YOUR TASK: Return only the lines from the top of the material through the line marked by "inner_curl_radius, -90, -180 - curl_overturn)", unaltered.

SOURCE MATERIAL:
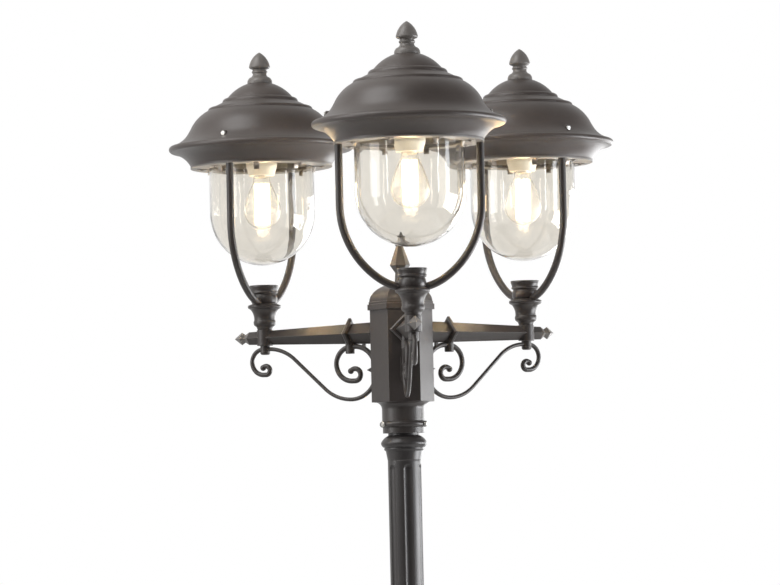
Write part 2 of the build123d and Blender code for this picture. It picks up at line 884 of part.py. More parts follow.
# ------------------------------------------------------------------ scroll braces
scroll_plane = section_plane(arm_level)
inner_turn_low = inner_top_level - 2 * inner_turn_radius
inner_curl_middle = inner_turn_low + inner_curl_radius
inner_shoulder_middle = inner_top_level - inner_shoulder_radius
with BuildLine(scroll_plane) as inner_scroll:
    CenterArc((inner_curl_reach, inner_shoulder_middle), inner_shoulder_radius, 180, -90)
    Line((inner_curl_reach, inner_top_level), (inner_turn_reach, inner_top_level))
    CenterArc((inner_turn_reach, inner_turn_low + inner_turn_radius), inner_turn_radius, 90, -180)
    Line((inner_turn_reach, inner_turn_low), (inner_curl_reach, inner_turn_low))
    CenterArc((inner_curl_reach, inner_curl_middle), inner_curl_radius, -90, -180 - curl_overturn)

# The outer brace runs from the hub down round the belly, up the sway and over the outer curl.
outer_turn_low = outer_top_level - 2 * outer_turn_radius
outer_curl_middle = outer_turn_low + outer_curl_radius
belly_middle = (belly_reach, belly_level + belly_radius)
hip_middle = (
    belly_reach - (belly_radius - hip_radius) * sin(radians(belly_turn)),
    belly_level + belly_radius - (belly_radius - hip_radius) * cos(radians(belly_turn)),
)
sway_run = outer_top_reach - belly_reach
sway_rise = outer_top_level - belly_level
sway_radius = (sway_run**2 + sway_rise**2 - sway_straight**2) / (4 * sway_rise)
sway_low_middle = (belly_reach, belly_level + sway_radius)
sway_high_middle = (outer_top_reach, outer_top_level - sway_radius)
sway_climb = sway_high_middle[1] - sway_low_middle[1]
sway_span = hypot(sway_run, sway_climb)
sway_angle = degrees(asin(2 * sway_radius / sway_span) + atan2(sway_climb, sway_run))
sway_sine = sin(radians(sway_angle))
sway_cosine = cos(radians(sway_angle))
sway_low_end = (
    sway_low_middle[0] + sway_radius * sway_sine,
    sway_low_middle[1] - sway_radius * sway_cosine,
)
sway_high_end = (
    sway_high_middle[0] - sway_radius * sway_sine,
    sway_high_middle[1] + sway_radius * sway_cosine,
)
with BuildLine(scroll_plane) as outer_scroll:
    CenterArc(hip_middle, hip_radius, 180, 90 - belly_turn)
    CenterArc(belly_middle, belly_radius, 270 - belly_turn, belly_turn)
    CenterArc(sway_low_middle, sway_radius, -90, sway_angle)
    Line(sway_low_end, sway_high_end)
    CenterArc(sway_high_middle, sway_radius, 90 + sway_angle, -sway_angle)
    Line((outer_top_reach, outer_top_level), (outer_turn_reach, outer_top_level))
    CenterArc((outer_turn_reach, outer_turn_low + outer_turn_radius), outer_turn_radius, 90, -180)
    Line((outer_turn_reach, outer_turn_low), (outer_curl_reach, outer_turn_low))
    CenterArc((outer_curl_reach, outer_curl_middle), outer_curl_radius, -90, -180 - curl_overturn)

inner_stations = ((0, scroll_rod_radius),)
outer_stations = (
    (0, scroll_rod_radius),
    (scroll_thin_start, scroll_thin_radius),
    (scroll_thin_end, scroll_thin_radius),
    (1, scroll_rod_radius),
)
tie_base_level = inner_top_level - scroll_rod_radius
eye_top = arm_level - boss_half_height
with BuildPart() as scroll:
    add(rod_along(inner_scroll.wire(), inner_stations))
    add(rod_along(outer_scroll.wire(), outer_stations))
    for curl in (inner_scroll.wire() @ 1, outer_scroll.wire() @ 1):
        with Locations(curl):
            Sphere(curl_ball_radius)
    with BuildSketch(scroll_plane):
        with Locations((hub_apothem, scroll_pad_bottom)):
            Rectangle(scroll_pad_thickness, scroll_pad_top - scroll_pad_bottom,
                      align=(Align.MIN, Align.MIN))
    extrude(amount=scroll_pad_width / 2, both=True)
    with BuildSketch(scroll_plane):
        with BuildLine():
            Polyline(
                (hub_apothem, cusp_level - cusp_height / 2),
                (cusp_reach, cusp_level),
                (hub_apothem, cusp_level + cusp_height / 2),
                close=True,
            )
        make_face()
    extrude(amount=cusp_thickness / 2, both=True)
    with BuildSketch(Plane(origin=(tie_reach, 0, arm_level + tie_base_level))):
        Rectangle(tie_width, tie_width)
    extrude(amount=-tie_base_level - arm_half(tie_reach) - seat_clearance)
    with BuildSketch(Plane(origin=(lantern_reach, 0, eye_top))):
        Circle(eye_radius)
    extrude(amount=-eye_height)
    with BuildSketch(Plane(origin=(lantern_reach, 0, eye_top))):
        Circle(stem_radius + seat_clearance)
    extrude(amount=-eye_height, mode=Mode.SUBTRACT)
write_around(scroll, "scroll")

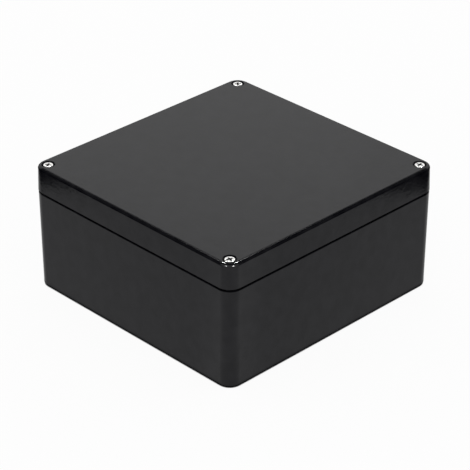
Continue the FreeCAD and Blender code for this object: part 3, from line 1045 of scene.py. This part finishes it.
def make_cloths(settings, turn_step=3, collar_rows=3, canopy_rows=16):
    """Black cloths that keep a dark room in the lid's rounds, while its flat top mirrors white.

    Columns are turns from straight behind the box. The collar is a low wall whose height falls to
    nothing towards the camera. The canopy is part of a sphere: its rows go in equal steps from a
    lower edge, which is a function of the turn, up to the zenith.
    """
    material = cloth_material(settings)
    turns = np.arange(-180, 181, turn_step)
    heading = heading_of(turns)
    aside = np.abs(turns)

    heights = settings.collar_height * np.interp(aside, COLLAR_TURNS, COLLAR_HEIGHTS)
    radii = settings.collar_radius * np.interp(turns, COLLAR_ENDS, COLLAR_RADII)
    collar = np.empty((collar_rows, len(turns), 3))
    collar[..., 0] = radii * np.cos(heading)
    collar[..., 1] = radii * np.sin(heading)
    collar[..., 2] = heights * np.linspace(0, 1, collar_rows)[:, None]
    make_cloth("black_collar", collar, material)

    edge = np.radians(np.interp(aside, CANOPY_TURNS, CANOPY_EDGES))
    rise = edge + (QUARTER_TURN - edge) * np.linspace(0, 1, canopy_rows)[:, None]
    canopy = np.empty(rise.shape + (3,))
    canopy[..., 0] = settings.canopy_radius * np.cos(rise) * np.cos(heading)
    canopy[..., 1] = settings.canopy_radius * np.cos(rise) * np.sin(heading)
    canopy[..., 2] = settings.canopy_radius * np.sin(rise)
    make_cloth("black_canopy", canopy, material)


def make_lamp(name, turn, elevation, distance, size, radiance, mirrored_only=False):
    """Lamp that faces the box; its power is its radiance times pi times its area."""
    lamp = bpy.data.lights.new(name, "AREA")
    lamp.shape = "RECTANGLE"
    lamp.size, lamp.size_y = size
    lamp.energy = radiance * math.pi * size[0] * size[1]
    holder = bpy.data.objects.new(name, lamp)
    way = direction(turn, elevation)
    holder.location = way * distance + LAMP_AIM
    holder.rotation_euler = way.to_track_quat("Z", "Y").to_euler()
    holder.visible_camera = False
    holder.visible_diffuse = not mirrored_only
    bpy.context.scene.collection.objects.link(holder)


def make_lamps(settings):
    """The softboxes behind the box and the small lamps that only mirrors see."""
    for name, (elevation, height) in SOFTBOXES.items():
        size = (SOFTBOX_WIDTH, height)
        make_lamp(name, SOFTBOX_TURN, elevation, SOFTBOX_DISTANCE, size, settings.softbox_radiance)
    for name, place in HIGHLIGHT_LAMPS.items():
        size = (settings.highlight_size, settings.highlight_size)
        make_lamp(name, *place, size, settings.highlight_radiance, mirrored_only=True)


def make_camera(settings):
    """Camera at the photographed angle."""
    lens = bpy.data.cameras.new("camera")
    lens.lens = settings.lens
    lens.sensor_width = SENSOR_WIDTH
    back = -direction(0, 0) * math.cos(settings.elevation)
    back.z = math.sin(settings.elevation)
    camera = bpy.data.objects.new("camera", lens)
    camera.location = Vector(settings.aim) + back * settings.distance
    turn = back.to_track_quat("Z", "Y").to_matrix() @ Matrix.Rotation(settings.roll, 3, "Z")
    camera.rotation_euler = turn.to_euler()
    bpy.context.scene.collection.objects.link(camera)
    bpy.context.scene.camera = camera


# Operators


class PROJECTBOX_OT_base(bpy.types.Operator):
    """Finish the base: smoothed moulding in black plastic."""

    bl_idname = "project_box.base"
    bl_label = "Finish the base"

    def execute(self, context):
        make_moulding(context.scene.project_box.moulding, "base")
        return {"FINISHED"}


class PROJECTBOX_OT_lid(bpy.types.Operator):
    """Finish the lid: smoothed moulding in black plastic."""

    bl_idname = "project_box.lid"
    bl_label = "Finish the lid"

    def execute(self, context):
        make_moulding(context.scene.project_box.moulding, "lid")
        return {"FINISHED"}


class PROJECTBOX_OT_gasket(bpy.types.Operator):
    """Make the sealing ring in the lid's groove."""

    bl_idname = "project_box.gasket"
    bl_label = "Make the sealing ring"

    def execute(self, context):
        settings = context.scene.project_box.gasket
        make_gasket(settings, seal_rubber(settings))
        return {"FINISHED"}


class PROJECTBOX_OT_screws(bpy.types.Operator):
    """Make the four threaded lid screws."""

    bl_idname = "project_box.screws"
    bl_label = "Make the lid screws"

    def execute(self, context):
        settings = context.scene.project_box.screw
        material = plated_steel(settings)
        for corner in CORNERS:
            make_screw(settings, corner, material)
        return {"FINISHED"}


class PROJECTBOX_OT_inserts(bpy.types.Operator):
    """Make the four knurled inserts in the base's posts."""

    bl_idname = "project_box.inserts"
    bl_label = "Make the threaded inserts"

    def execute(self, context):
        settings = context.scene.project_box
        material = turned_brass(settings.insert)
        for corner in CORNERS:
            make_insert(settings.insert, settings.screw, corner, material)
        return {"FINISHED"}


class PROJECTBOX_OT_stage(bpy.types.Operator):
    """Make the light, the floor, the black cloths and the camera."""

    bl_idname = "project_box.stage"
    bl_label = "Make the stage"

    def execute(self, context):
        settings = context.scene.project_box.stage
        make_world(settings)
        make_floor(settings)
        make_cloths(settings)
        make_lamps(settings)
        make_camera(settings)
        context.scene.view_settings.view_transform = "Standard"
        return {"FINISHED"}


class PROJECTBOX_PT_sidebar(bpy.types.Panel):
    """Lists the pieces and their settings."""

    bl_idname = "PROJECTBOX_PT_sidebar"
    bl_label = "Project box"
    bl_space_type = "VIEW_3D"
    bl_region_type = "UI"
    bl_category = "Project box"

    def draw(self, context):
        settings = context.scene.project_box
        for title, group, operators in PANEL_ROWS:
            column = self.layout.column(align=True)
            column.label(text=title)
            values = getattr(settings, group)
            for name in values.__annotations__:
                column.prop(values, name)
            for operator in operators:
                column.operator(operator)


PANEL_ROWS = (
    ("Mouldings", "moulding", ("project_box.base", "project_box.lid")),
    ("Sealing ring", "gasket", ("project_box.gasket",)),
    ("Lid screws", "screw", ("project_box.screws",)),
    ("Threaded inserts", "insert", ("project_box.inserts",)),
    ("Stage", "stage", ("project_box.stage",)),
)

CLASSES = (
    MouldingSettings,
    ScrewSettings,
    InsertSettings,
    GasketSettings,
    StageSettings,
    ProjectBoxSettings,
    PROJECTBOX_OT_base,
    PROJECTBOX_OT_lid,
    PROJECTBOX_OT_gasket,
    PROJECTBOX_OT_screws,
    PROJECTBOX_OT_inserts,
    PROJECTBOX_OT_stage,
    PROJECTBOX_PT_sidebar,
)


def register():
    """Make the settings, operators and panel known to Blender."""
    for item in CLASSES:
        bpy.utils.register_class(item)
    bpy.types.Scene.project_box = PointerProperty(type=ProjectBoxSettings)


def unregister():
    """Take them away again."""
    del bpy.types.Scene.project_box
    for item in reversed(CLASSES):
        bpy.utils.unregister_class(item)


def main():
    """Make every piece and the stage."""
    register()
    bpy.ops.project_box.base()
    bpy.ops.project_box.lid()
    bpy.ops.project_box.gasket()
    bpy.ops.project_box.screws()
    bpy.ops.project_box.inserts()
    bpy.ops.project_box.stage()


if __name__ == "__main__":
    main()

OUTPUT BELOW:
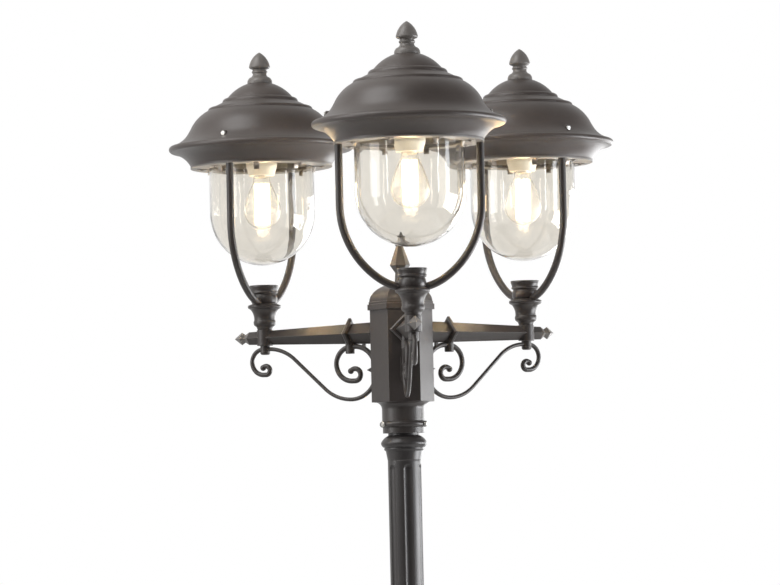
Write part 2 of the build123d and Blender code for this picture. It picks up at line 884 of part.py. More parts follow.
# ------------------------------------------------------------------ scroll braces
scroll_plane = section_plane(arm_level)
inner_turn_low = inner_top_level - 2 * inner_turn_radius
inner_curl_middle = inner_turn_low + inner_curl_radius
inner_shoulder_middle = inner_top_level - inner_shoulder_radius
with BuildLine(scroll_plane) as inner_scroll:
    CenterArc((inner_curl_reach, inner_shoulder_middle), inner_shoulder_radius, 180, -90)
    Line((inner_curl_reach, inner_top_level), (inner_turn_reach, inner_top_level))
    CenterArc((inner_turn_reach, inner_turn_low + inner_turn_radius), inner_turn_radius, 90, -180)
    Line((inner_turn_reach, inner_turn_low), (inner_curl_reach, inner_turn_low))
    CenterArc((inner_curl_reach, inner_curl_middle), inner_curl_radius, -90, -180 - curl_overturn)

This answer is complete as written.